Click on the record’s gear icon to find the restart option in the pull-down menu.


So now that we’ve created our subprocesses, 2 questions arise:

  • Should we allow users to update inspections that aren’t complete? If you want to, then go for it. But, if you only want to allow updates to inspections that are complete, we need to tell Pulpstream to restrict that user behavior.
  • Right now, the subprocess appears as a list in the detail view of a record. This is usually more suited for processes that take a long time to complete, such as fraud investigations.  For short operations, it may be better for your users to show this subprocess as an action button.

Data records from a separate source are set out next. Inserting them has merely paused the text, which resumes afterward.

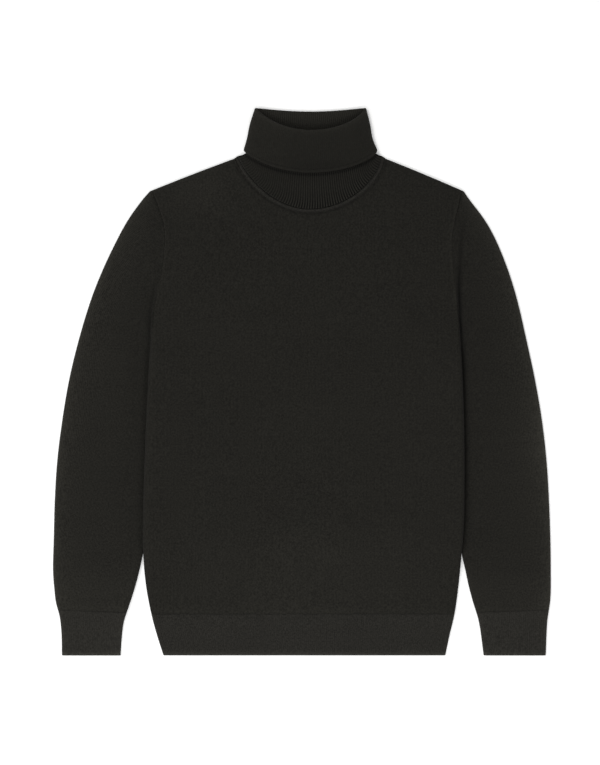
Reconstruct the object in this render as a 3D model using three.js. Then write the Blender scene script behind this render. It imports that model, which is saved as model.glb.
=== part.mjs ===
// Turtleneck sweater in fine knitted wool, lying flat on its back with the
// arms straight down beside the body and the collar folded down once.
//
// Frame: millimetres. +X runs across the sweater, +Y from the hem to the
// collar, +Z up from the surface it lies on. The origin is on that surface,
// under the middle of the sweater. Left and right in the tables mean the -X
// and the +X side; left and right in the piece names mean the wearer's own.
//
// Every piece is a wall of cloth. Front and back lie on each other and are
// joined at the shoulders and the sides; the sleeves are flattened tubes set
// into the armholes, and their inner edges are tucked under the body; the
// collar is one tube, folded over at its rim.

import * as THREE from 'three';

// ---- driving dimensions -------------------------------------------------
const WALL = 1.6;            // thickness of the knitted cloth
const SEAM = 0.3;            // clearance between pieces that are sewn together
const RIB_LINE = -325;       // height where the rib band of the hem begins
const CUFF_LINE = { inner: -322.4, outer: -319.2 };   // where a cuff begins, on the body's side and on the far side
const BAND_END = -382.8;     // lower edge of the rib bands
const ARMHOLE_FOOT = 60;     // height of the underarm point
const SHOULDER_TIP = 267.5;  // height of the top of the armhole
const SHOULDER_BULGE = 0.6;  // how far the shoulder line bows outward
const BODY_GAP = 3.0;        // air between front and back, away from the seams
const HEM_GAP = 1.2;         // air between front and back at the lower edge
const ARMHOLE_GAP = 2.2;     // air between front and back along the armhole
const SLEEVE_CROWN = 7.0;    // height of a sleeve that lies free
const SLEEVE_HEAD = 5.5;     // height of a sleeve along its armhole seam
const SLEEVE_TUCKED = 4.0;   // height of the sleeve's strip under the body
const TUCK_LIFT = 4.9;       // height of the back panel over that strip
const TUCK_COLUMN = 44;      // the lift reaches this far in from the side edge
const EDGE_LEVEL = 1.9;      // height of the outermost line of a folded edge
const CUFF_CROWN = 6.4;      // height of a cuff at the rib line
const CUFF_END = 5.2;        // height of a cuff at its lower edge
const NECK_POWER = { left: 0.80, right: 0.65 };   // roundness of the neckline in front
const NAPE_POWER = 1.3;      // and at the back, where it is flatter

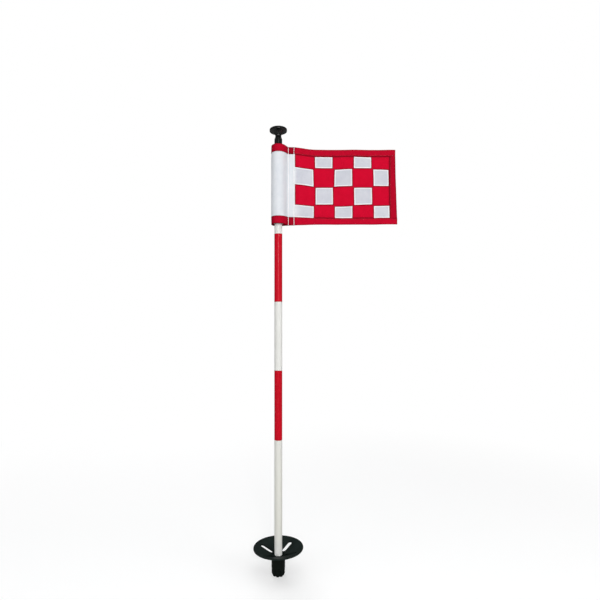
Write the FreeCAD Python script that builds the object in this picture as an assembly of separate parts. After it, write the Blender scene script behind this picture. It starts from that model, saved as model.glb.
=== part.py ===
import FreeCAD, Part
import math
import os

# Practice-green golf flagstick, 3 ft tall, standing on +Z. Millimetres.
# Origin: pole axis at the underside of the ferrule. The flag flies toward +X.
# Three take-down pole sections, a fluted ferrule with a dished ball-lifting disc, a
# checkered nylon flag sewn round a rotating tube, and a screw-on knob that keeps it on.

V = FreeCAD.Vector
UP = V(0, 0, 1)

# ---------------------------------------------------------------- shared dimensions
TOTAL_H = 914.4          # ferrule foot to top of knob (36 in)
POLE_R = 8.0             # outside radius of all three tubes
POLE_TOP_Z = 876.0
FERRULE_TOP_Z = 38.5
DISC_FLOOR_Z = 41.5      # top of the lift disc's hub
CLAMP_HOLE_R = 4.35      # screw hole through the disc and the pole's end plug
THREAD_TURNS = 10        # turns engaged in every screwed joint
SPIGOT_R = 5.0           # plain part of the knob stud, above the pole


# ---------------------------------------------------------------- helpers
def polygon_face(points):
    return Part.Face(Part.makePolygon(points + [points[0]]))


def revolved(outline):
    """Solid of revolution about Z from a closed (r, z) outline."""
    return polygon_face([V(r, 0, z) for r, z in outline]).revolve(V(0, 0, 0), UP, 360)


def ring(inner_r, outer_r, z0, z1):
    """Plain square-edged ring or tube on the axis."""
    return revolved([(inner_r, z0), (outer_r, z0), (outer_r, z1), (inner_r, z1)])


def write(name, *shapes):
    shape = shapes[0] if len(shapes) == 1 else Part.makeCompound(list(shapes))
    for solid in shape.Solids:
        assert solid.isValid() and solid.Volume > 0, name
    shape.exportStep("parts/%s.step" % name)


# ---------------------------------------------------------------- ferrule and its fixing
FERRULE_R = 13.9
FERRULE_BORE_R = 4.3
FERRULE_FOOT_R = 12.0
FERRULE_TAPER_Z = 3.6    # top of the tapered foot
FLUTED_R = 13.5          # slightly relieved, fluted lower part
PLAIN_Z = 15.8           # plain cylinder from here up
FLUTES = 8
FLUTE_R = 2.9
FLUTE_TOP_Z = 15.2
FLUTE_AXIS_R = FLUTED_R + 0.6
FLUTE_TURN_Z = FERRULE_TAPER_Z + 1.0    # the flutes bend to follow the taper here
FLUTE_START_ANGLE = 15.0
RECESS_R = 6.4           # screw head recess, open at the foot
RECESS_TOP_Z = 14.0
SCREW_R = 3.95
SCREW_TOP_Z = 64.0
SCREW_HEAD_R = 6.0
SCREW_HEAD_Z0 = 7.0
SCREW_HEAD_Z1 = 12.5     # the washer sits between here and the recess top
HEX_FLATS = 5.0          # socket across flats
HEX_TOP_Z = 10.2


def flute_cutter(angle):
    """Upright groove with a round top end, leaning inward down the tapered foot."""
    cos_a, sin_a = math.cos(angle), math.sin(angle)
    axis_x, axis_y = FLUTE_AXIS_R * cos_a, FLUTE_AXIS_R * sin_a
    end_z = FLUTE_TOP_Z - FLUTE_R
    bend = V(axis_x, axis_y, FLUTE_TURN_Z)
    straight = Part.makeCylinder(FLUTE_R, end_z - FLUTE_TURN_Z, bend, UP)
    round_end = Part.makeSphere(FLUTE_R, V(axis_x, axis_y, end_z))
    turn = Part.makeSphere(FLUTE_R, bend)
    slope = math.atan2(FLUTED_R - FERRULE_FOOT_R, FERRULE_TAPER_Z)
    downhill = V(-math.sin(slope) * cos_a, -math.sin(slope) * sin_a, -math.cos(slope))
    run_out = Part.makeCylinder(FLUTE_R, 13.0, bend, downhill)
    return straight.fuse([round_end, turn, run_out])


def ferrule():
    body = revolved([
        (FERRULE_BORE_R, RECESS_TOP_Z), (RECESS_R, RECESS_TOP_Z), (RECESS_R, 0.5),
        (RECESS_R + 0.5, 0.0), (FERRULE_FOOT_R - 0.8, 0.0), (FERRULE_FOOT_R, 0.8),
        (FLUTED_R - 0.5, FERRULE_TAPER_Z), (FLUTED_R, FERRULE_TAPER_Z + 1.2),
        (FLUTED_R, PLAIN_Z - 0.4), (FERRULE_R, PLAIN_Z), (FERRULE_R, FERRULE_TOP_Z - 0.6),
        (FERRULE_R - 0.6, FERRULE_TOP_Z), (FERRULE_BORE_R, FERRULE_TOP_Z),
    ])
    for k in range(FLUTES):
        body = body.cut(flute_cutter(math.radians(360.0 * k / FLUTES + FLUTE_START_ANGLE)))
    return body


def ferrule_plug():
    """Cup, open upward, that closes the recess."""
    return revolved([(0, 0), (6.0, 0), (6.3, 0.3), (6.3, 4.6), (5.9, 5.0), (4.4, 5.0),
                     (4.4, 1.6), (0, 1.6)])


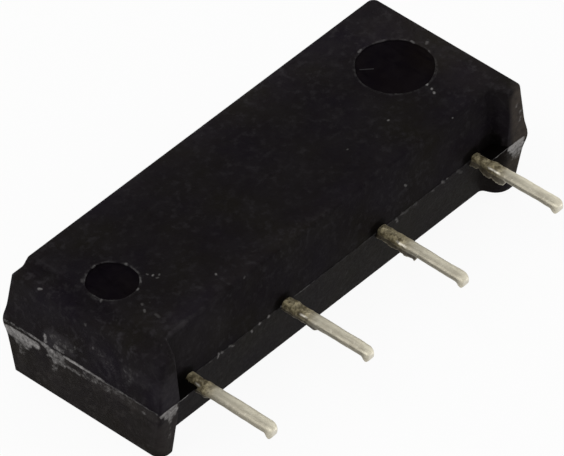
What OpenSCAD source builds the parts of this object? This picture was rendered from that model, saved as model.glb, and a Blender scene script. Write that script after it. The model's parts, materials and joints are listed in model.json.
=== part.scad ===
// Moulded single-in-line reed relay, lying on its large flat side.
// X runs along the body, the pins point to -Y, and Z = 0 is the resting face.
// The origin is the centre of the resting face, pins left out. All sizes are in millimetres.

/* [Body] */
// Length of the body at the parting line
body_l = 19.6; // [18.5:0.1:24]
// Height of the body at the parting line, from the feet to the back
body_h = 7.42; // [7.2:0.02:9.4]
// Thickness of the mould half that the body rests on
lower_t = 2.59; // [2.3:0.01:3.2]
// Thickness of the mould half on top
upper_t = 2.49; // [2.3:0.01:3.1]
// Chamfer of the four upright corners at the parting line
corner_cut = 0.1; // [0.05:0.01:0.3]
// Chamfer of the four upright corners at the top and bottom faces
corner_cut_end = 0.3; // [0.1:0.01:0.35]
// Width of the small bevel round the top and bottom faces
rim_bevel = 0.09; // [0.03:0.01:0.15]

/* [Mould draft, degrees] */
// Draft of the two end faces
end_draft = 7; // [1:0.5:10]
// Draft of the back face
back_draft = 6; // [1:0.5:10]
// Draft of the front faces of the feet in the top half
foot_draft_top = 1; // [0.5:0.5:10]
// Draft of the front faces of the feet in the bottom half
foot_draft_bottom = 5.5; // [0.5:0.5:10]
// Draft of the feet's inner walls
wall_draft = 5; // [1:0.5:8]
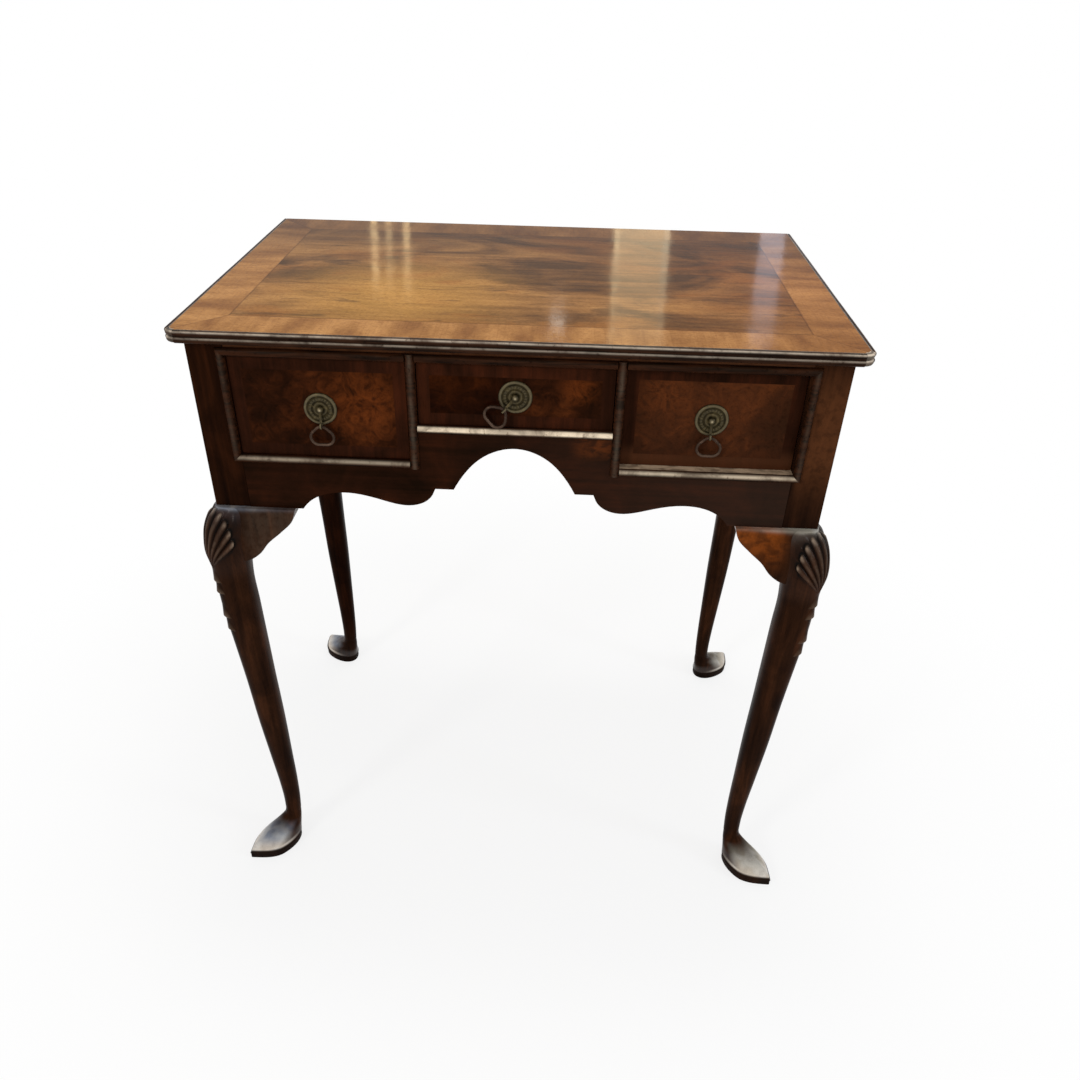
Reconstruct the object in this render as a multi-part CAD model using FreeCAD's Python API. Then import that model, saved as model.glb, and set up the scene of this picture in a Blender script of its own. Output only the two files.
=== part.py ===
import FreeCAD, Part

import math
import os

V = FreeCAD.Vector

# A small walnut lowboy on cabriole legs. Millimetres, +Z up, front faces -Y, X to the right.
# Origin: on the floor, in the middle of the object's width and depth.

# ---- case
CASE_WIDTH = 628.0
CASE_DEPTH = 412.0
CASE_BOTTOM = 529.5          # floor to the underside of the case
CASE_HEIGHT = 178.5          # underside of the case to underside of the top
POST = 37.0                  # square of the leg's post in the case corner
PANEL = 18.0                 # thickness of apron, rail and side panels
BACK_PANEL = 16.0
TENON = 18.0                 # length of a tenon into a post
TENON_THICKNESS = 8.0
TENON_SETBACK = 5.0          # outer face of a panel to the near face of its tenon
TENON_SHOULDER = 12.0        # a tenon stops this far short of its board's edges
RAIL_HEIGHT = 15.0           # top rail over the drawers
MUNTIN = 9.4                 # upright between two drawers, and the partition behind it
CENTRE_OPENING = 191.2       # width of the centre drawer's opening
SIDE_SILL = 61.1             # underside of the case to the sill of a side drawer
CENTRE_SILL = 100.0          # underside of the case to the sill of the centre drawer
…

Let's make that happen. Go back to the Stream Definition canvas and open the Update Inspection subprocess. (Find it in the pull-down menu that displays the stream that’s in focus.)

Back on the canvas, double click on the first step in the stream. (That’s the Start Process form.)In the popup menu named Process Properties, you have a few options. You can check the Display As Action box, to show the subprocess as a button. In the Allow to Start pull-down menu you can specify when someone can use this subprocess.  Let's make that “Only after record status is complete.” The Can be started by pull-down menu is blank. This means that right now anybody can use this subprocess. Lets restrict it to only the original person who submitted the inspection. Select “Submitter.”


Save your changes. Save the process.

Now if you go back to Your Records and access the Submitted by You tab, you’ll notice that the subprocess is NOT shown in the records that are in process.

If you look at records that have been completed, which are on the Completed tab, you will see the subprocess represented as a button called “Update Inspection.”


Note: If you are logged in as a user that is not the submitter of this record, that button wouldn’t be visible to you.

And that’s it, you’ve learned how to harness the power of a subprocess.  At the next Skill Station, we will learn how to create a report with inspection data.